Imagine sitting around a campfire telling stories, then take that experience and multiply it. That’s MULTIPLICITY at the 2018 Ski and Snowboard Festival. The annual event, presented by Mountain Life Media, captures human beings’ rich tradition of storytelling, then elevates it, adding in visual elements of photography, slideshows and video. The result is best compared to a TEDTalk® on adrenalin, with stories brought to you by explorers, athletes, outdoor thought-leaders, and passionate personalities from the mountain world.
Hosted by Mountain Life editor and emcee extraordinaire Feet Banks, MULTIPLICITY is a must-see celebration of true-mountain and adventure culture, and one hell of a good ride. Plus, the event is a special flagship fundraiser for the Spearhead Huts Project.

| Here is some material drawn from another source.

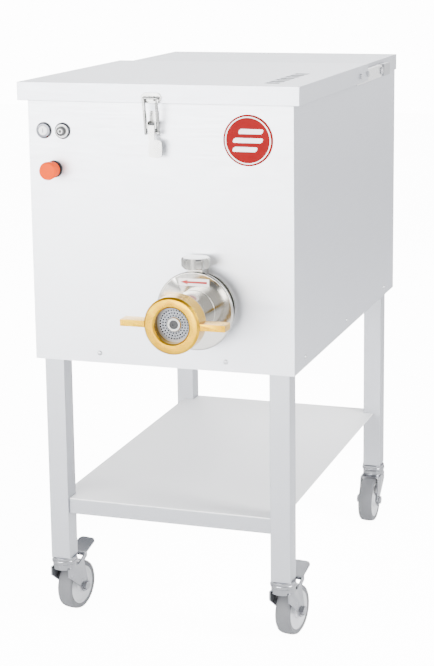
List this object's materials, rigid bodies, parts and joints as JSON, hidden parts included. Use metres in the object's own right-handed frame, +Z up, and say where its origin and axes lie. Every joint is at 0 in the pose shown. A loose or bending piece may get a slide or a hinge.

This event premiered in 2013 and has been a sell-out success each year since – don’t miss out. Grab your tickets today.
Tuesday, April 10, 2018
Whistler Conference Centre
Doors: 7pm / Show: 8pm
Alex Warburton — The Art of Freeride
Alex Warburton is a Canadian snowboarding legend. His contributions to the snowboard scene can’t be overlooked. He rode the infamous Blackcomb quarterpipe, explored Whistler’s backcountry from a snowboarder’s perspective (which was only really done previously on skis) and charged big Alaska lines in the sport’s first freeriding heyday. Not bad for a kid from Peterborough, ON, who had to mail order his first snowboard—a three-finned Burton Performer—through Action Now magazine, which he rode at local toboggan hills before moving to Banff in ’86.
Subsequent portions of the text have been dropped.